-------- Data to use --------

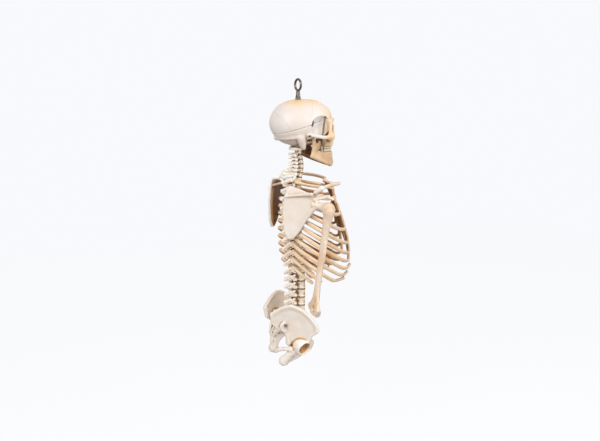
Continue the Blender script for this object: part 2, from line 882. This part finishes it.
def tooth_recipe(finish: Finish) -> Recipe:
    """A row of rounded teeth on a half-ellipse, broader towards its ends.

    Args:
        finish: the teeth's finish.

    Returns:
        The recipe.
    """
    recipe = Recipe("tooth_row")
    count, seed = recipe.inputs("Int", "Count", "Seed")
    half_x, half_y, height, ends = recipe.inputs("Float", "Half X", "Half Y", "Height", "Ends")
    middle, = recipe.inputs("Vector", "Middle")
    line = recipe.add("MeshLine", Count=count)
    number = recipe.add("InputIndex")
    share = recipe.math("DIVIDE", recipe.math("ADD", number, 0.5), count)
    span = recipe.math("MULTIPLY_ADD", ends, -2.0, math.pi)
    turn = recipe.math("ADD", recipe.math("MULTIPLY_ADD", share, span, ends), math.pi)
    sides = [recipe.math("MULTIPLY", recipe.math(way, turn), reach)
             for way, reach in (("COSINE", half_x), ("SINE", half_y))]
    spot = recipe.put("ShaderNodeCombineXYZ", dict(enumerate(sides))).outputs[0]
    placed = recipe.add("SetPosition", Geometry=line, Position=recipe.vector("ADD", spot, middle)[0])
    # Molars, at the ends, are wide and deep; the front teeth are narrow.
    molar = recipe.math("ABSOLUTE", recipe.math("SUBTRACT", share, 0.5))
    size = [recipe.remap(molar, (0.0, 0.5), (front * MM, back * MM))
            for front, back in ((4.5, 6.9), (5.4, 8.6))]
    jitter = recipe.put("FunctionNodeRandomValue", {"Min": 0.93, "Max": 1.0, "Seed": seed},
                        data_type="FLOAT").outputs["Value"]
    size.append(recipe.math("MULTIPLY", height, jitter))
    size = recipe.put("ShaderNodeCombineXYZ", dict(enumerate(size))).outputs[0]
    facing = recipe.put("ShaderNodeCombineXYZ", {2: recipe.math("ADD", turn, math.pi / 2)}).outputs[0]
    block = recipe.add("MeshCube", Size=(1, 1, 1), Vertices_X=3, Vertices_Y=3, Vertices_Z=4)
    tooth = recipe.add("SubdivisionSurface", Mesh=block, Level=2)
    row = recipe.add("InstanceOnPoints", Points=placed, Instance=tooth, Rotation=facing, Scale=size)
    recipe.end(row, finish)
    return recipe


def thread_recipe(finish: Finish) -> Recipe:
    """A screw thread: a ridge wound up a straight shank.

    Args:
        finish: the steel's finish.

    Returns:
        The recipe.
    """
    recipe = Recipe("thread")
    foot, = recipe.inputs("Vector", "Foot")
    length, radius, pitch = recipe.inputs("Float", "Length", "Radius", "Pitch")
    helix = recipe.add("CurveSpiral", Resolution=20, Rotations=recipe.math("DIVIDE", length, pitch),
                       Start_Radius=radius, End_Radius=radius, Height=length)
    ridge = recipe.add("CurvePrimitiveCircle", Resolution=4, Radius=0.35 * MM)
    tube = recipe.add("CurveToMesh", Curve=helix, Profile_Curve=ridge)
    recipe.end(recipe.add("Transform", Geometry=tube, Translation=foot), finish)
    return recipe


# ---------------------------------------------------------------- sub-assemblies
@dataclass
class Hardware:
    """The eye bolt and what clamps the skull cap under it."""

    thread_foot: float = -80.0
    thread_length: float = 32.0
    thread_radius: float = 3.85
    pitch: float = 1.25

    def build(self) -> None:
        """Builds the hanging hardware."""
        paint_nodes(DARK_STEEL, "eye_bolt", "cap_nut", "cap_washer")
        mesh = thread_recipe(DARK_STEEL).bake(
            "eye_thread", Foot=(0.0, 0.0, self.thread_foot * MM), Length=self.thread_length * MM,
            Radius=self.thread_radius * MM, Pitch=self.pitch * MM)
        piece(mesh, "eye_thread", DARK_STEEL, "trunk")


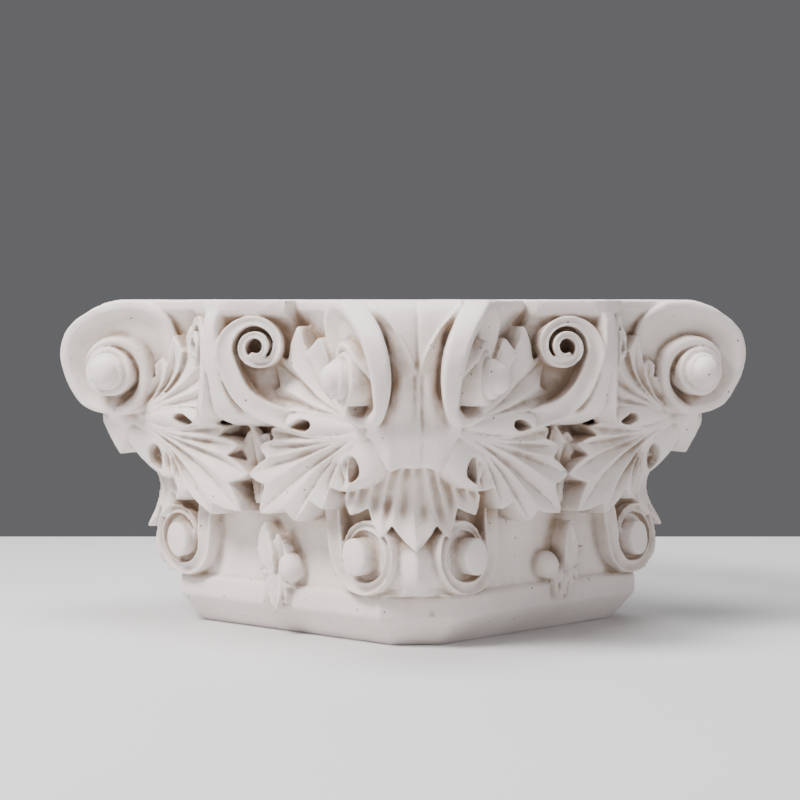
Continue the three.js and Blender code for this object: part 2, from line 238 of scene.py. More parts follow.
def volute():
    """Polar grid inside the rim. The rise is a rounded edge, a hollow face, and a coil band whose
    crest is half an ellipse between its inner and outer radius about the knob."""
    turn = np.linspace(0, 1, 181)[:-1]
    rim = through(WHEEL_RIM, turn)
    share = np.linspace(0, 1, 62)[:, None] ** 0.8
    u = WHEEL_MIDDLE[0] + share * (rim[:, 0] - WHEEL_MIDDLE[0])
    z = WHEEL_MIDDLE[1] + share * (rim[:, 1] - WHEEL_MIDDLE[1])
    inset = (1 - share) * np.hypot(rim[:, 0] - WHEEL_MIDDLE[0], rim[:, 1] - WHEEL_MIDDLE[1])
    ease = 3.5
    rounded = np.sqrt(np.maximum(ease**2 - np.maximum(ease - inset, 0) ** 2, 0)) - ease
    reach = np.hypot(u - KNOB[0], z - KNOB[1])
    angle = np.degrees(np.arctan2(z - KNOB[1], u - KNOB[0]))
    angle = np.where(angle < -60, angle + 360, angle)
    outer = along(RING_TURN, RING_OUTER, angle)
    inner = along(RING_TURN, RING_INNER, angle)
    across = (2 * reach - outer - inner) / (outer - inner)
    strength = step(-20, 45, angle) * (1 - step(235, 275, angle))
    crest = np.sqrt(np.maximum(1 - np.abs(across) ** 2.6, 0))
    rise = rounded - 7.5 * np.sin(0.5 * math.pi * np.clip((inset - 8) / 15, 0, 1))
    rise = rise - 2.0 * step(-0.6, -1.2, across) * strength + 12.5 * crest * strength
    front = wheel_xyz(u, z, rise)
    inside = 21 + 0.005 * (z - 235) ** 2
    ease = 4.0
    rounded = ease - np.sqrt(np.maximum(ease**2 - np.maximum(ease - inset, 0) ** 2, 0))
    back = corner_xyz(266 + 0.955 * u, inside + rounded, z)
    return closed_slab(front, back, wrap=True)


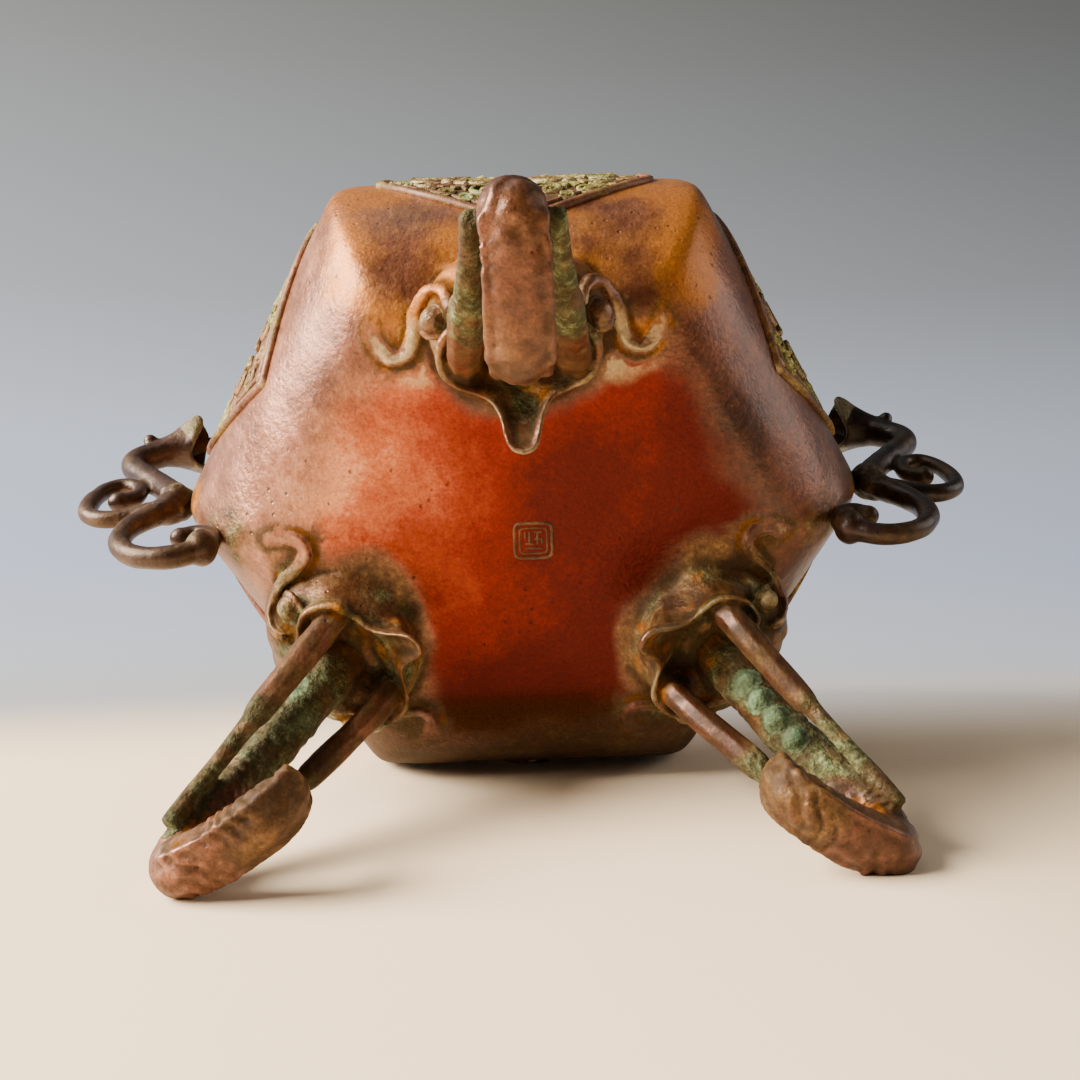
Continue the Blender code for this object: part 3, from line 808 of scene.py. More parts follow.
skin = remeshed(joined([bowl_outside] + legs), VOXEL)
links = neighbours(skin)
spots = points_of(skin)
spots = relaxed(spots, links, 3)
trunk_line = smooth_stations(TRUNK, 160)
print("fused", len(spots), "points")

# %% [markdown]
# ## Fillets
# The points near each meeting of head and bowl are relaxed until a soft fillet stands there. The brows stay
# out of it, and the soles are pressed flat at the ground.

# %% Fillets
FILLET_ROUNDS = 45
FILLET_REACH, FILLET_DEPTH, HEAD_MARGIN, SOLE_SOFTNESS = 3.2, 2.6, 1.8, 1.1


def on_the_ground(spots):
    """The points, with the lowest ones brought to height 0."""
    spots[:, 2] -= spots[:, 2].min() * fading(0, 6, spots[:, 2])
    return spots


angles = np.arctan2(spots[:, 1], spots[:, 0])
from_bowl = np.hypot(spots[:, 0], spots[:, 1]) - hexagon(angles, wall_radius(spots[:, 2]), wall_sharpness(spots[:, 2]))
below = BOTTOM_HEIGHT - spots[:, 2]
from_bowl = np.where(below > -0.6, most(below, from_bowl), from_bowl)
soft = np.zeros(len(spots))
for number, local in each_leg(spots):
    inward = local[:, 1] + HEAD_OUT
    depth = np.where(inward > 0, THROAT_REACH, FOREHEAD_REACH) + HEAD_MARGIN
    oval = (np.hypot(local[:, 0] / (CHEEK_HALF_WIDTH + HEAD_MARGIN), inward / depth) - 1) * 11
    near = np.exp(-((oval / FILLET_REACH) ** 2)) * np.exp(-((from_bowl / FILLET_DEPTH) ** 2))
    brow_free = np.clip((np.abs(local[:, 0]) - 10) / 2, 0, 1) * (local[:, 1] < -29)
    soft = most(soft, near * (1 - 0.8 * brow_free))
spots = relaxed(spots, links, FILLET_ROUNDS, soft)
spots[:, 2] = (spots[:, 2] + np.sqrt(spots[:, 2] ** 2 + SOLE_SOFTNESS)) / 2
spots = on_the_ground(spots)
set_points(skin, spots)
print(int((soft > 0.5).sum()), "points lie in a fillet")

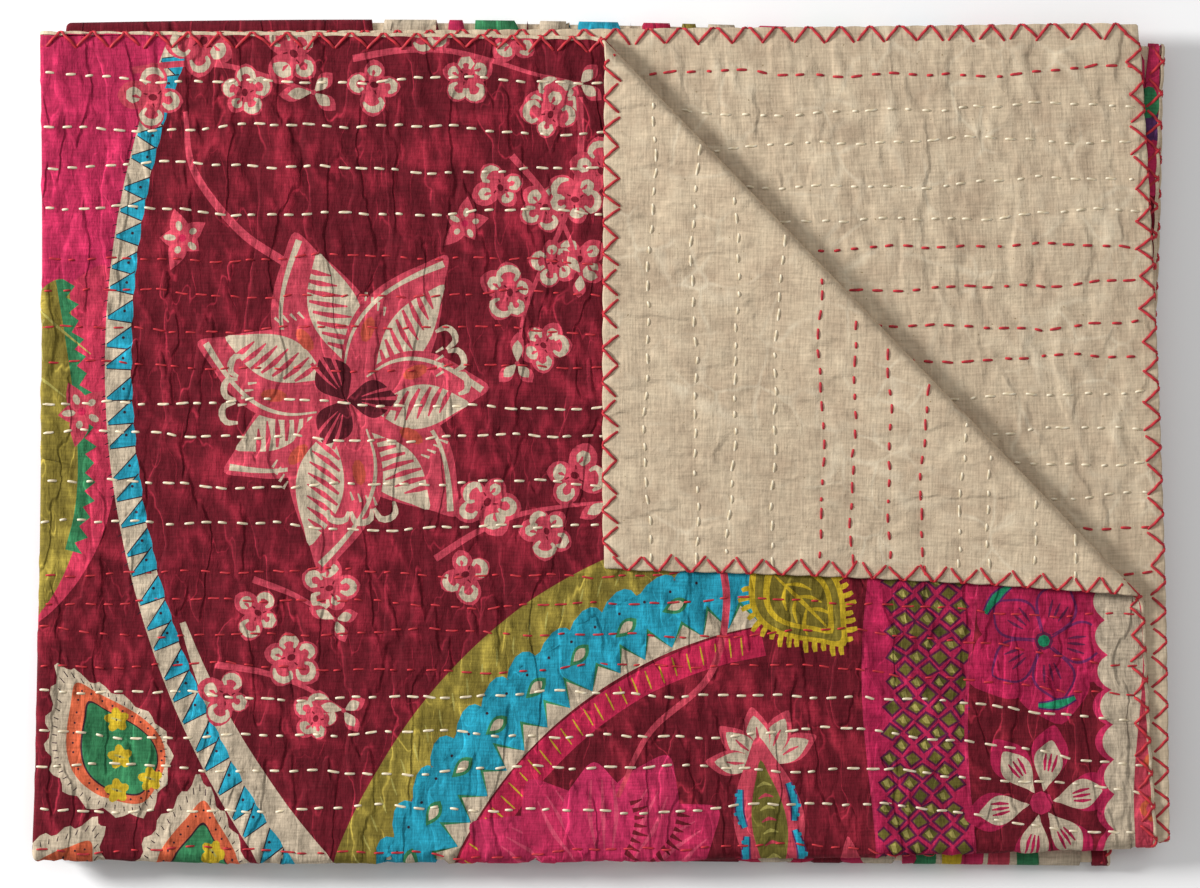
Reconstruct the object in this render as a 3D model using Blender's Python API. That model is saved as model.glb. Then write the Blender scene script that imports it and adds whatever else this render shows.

--------

Take the line containing "Continue the Blender code" and the line containing "return spots". Write out both and all lines between, exactly, and nothing more.

Continue the Blender code for this object: part 3, from line 808 of scene.py. More parts follow.
skin = remeshed(joined([bowl_outside] + legs), VOXEL)
links = neighbours(skin)
spots = points_of(skin)
spots = relaxed(spots, links, 3)
trunk_line = smooth_stations(TRUNK, 160)
print("fused", len(spots), "points")

# %% [markdown]
# ## Fillets
# The points near each meeting of head and bowl are relaxed until a soft fillet stands there. The brows stay
# out of it, and the soles are pressed flat at the ground.

# %% Fillets
FILLET_ROUNDS = 45
FILLET_REACH, FILLET_DEPTH, HEAD_MARGIN, SOLE_SOFTNESS = 3.2, 2.6, 1.8, 1.1


def on_the_ground(spots):
    """The points, with the lowest ones brought to height 0."""
    spots[:, 2] -= spots[:, 2].min() * fading(0, 6, spots[:, 2])
    return spots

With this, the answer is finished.